Pick out every line that holds the string "scene" and copy it.

Begin Records for the exercise

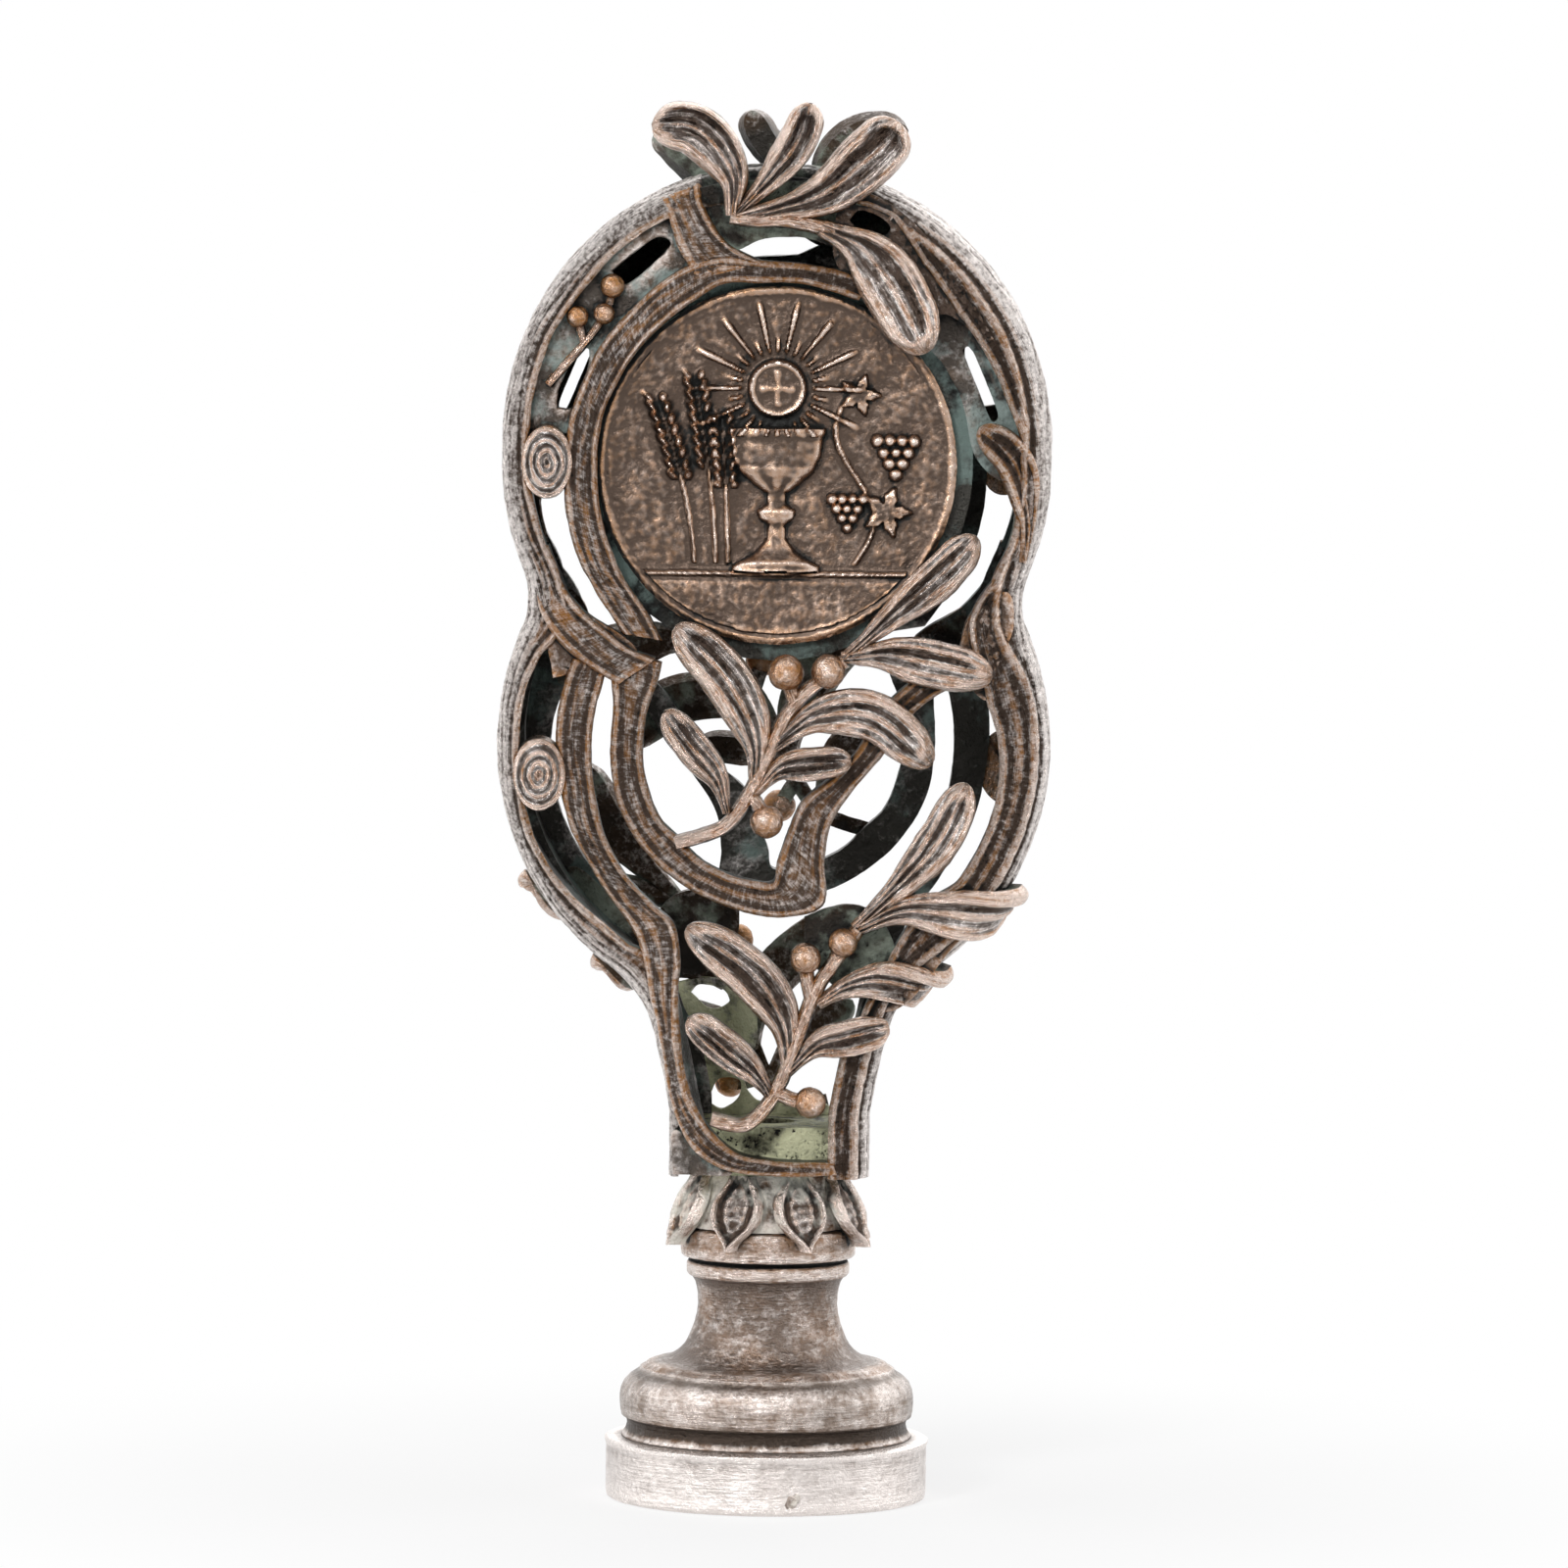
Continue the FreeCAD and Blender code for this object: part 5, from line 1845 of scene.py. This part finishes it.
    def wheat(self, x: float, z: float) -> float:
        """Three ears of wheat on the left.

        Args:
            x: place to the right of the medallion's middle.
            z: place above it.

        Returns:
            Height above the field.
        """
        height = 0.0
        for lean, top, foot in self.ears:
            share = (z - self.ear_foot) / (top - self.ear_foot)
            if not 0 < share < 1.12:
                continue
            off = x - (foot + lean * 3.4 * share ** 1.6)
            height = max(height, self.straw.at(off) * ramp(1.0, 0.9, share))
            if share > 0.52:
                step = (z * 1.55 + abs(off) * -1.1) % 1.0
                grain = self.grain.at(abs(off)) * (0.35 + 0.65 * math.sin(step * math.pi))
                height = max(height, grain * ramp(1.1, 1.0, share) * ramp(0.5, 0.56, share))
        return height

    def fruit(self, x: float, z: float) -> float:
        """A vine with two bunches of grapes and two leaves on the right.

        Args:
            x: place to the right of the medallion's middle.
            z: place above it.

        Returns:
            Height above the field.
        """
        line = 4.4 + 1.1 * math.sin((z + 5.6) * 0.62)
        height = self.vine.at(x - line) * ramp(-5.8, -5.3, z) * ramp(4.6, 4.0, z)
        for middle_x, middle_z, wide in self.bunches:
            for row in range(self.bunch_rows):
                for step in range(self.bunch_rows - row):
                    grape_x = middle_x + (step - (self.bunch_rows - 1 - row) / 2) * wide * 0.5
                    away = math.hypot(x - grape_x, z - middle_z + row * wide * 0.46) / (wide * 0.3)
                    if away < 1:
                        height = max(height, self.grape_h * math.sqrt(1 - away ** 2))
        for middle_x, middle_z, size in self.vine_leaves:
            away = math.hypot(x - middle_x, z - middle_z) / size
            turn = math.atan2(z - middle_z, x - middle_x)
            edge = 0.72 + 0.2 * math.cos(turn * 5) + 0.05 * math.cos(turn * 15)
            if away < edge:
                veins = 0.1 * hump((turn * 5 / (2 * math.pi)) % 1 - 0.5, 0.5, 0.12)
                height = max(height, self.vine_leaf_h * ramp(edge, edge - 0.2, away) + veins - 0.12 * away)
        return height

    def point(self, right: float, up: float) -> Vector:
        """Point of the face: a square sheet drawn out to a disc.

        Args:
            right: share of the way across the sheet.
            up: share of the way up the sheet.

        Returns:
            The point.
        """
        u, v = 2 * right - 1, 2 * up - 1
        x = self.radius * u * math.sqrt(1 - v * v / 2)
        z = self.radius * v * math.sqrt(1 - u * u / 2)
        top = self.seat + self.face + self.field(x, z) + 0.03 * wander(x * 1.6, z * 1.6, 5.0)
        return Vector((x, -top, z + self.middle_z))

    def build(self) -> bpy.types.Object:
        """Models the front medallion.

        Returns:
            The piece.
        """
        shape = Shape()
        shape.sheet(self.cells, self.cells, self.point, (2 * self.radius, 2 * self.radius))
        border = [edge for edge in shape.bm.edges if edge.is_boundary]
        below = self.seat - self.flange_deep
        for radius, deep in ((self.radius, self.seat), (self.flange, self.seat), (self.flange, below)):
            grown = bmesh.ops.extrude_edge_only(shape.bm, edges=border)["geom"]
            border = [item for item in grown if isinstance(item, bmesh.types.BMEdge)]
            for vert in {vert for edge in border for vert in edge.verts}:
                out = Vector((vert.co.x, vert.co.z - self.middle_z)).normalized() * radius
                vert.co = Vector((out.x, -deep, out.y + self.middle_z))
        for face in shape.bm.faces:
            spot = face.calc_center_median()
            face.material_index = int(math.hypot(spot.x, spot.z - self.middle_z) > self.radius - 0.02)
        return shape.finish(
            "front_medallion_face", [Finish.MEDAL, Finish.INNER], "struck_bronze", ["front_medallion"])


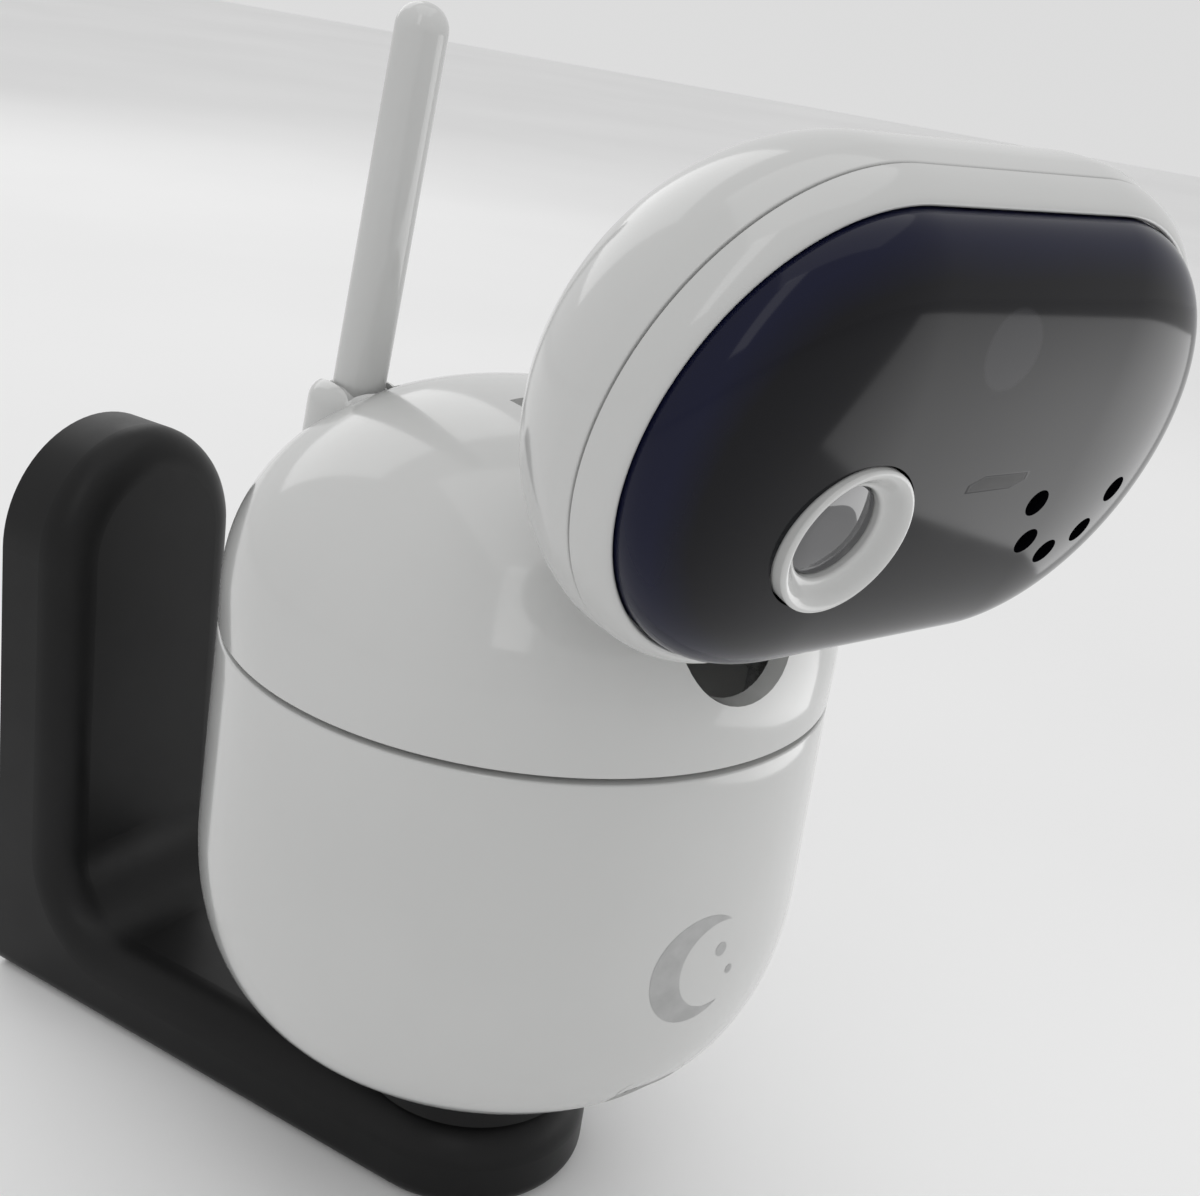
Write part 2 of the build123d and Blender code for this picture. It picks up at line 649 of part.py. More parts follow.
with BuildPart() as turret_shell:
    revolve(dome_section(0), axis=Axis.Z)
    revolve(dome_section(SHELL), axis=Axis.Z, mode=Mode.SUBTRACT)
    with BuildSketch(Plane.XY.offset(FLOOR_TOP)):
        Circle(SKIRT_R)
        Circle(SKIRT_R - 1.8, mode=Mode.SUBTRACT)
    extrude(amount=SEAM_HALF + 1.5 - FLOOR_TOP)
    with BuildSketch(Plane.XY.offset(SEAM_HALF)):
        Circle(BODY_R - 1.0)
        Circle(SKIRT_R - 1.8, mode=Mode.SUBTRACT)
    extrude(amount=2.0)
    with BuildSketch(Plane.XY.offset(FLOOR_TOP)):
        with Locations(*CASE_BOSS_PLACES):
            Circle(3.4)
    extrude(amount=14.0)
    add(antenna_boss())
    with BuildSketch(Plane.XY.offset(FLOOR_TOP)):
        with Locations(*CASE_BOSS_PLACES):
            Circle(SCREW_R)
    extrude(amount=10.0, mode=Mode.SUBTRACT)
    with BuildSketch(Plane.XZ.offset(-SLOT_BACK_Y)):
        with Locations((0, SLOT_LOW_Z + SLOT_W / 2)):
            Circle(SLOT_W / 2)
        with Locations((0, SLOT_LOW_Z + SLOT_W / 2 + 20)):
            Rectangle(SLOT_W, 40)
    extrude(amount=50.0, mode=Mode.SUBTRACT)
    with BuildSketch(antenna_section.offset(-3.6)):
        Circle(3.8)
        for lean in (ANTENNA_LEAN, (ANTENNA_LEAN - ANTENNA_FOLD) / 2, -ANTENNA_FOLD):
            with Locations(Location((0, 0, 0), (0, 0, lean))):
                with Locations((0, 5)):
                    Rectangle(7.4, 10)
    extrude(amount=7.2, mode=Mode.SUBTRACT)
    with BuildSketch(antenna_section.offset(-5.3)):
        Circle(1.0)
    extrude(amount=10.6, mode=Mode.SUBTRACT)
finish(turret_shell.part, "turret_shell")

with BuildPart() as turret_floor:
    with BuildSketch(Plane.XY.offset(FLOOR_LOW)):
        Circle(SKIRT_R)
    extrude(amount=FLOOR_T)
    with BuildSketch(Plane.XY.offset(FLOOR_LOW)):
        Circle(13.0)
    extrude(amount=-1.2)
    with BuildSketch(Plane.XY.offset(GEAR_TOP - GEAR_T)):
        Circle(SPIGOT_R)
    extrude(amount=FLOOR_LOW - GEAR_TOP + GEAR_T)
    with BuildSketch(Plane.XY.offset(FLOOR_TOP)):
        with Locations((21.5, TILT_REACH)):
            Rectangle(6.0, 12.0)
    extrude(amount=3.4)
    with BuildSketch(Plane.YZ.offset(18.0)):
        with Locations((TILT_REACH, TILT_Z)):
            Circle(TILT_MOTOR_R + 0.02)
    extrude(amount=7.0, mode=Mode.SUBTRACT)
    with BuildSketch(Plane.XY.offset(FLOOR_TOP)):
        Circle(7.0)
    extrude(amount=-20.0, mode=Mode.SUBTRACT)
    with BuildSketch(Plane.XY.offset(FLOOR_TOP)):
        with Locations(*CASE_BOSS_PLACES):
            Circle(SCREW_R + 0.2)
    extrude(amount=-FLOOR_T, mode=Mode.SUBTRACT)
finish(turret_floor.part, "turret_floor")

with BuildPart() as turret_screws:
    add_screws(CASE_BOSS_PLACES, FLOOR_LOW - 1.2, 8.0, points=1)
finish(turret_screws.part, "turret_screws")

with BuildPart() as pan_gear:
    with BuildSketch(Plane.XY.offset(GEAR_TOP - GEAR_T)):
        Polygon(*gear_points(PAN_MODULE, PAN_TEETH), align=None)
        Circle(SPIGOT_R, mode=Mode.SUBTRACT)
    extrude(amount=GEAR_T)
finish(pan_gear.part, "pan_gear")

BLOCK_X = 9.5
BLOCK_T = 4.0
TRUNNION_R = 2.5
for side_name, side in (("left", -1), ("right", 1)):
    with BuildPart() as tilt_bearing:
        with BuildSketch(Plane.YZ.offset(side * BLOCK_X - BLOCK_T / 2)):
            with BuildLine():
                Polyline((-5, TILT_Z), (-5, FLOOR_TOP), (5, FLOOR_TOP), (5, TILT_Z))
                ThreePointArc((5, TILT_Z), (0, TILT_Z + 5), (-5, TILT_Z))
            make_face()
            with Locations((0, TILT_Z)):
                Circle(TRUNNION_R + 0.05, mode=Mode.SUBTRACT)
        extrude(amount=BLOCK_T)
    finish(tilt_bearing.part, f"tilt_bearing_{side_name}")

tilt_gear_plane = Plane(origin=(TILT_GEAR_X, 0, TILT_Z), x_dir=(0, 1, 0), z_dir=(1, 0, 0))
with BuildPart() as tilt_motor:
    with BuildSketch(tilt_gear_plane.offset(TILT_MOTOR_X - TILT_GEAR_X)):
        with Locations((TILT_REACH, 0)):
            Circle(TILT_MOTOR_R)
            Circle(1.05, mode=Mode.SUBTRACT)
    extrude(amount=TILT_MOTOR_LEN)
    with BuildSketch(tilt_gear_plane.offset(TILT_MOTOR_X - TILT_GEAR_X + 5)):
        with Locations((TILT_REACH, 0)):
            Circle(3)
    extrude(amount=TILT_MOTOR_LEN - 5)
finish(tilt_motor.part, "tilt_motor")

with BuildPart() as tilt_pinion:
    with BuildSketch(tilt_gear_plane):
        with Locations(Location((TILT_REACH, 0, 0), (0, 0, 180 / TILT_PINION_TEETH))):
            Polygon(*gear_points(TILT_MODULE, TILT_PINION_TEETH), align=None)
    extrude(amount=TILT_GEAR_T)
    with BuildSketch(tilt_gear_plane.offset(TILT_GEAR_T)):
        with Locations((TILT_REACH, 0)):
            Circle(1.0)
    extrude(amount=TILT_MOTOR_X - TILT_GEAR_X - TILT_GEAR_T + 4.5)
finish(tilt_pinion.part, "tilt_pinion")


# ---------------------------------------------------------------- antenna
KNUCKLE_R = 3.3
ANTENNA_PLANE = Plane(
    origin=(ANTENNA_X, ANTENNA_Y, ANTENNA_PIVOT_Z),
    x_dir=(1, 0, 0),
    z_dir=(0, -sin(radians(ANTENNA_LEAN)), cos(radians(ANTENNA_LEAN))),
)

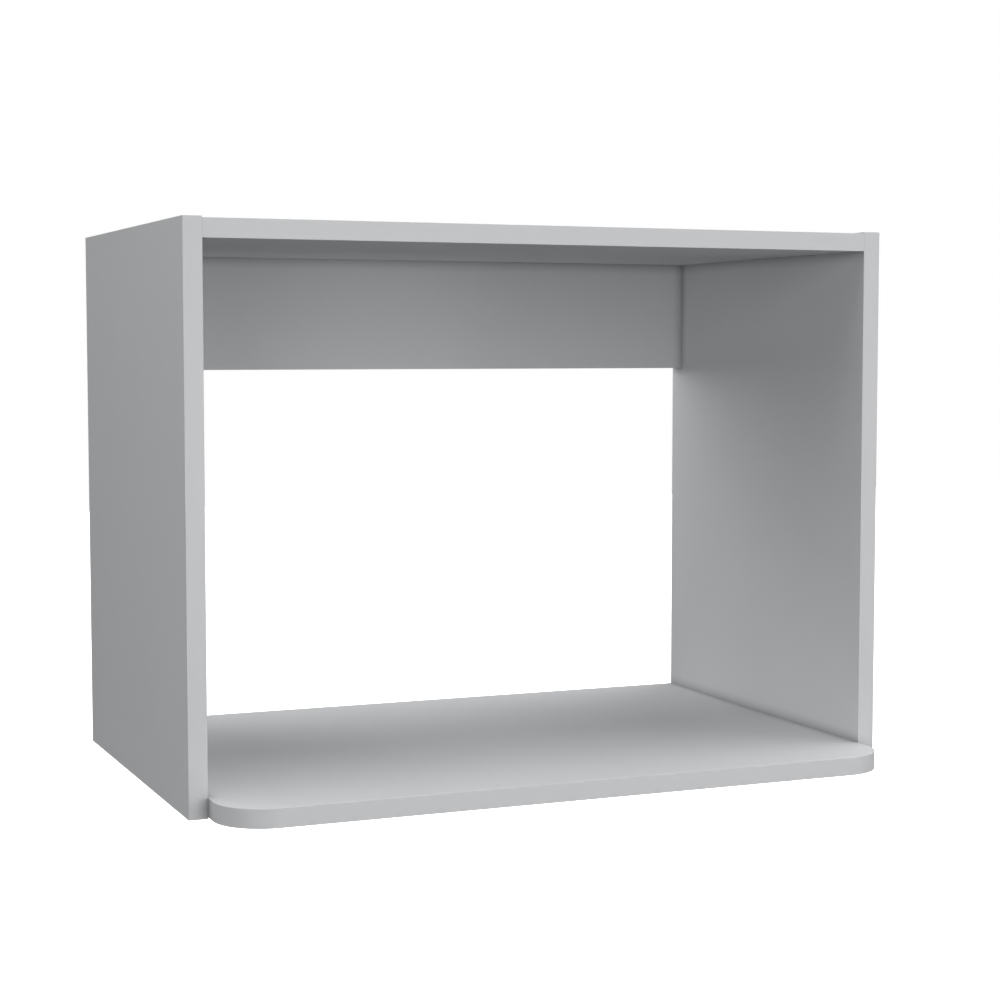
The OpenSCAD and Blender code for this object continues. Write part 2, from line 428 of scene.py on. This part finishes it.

End Records for the exercise

_Result_:
Continue the FreeCAD and Blender code for this object: part 5, from line 1845 of scene.py. This part finishes it.
The OpenSCAD and Blender code for this object continues. Write part 2, from line 428 of scene.py on. This part finishes it.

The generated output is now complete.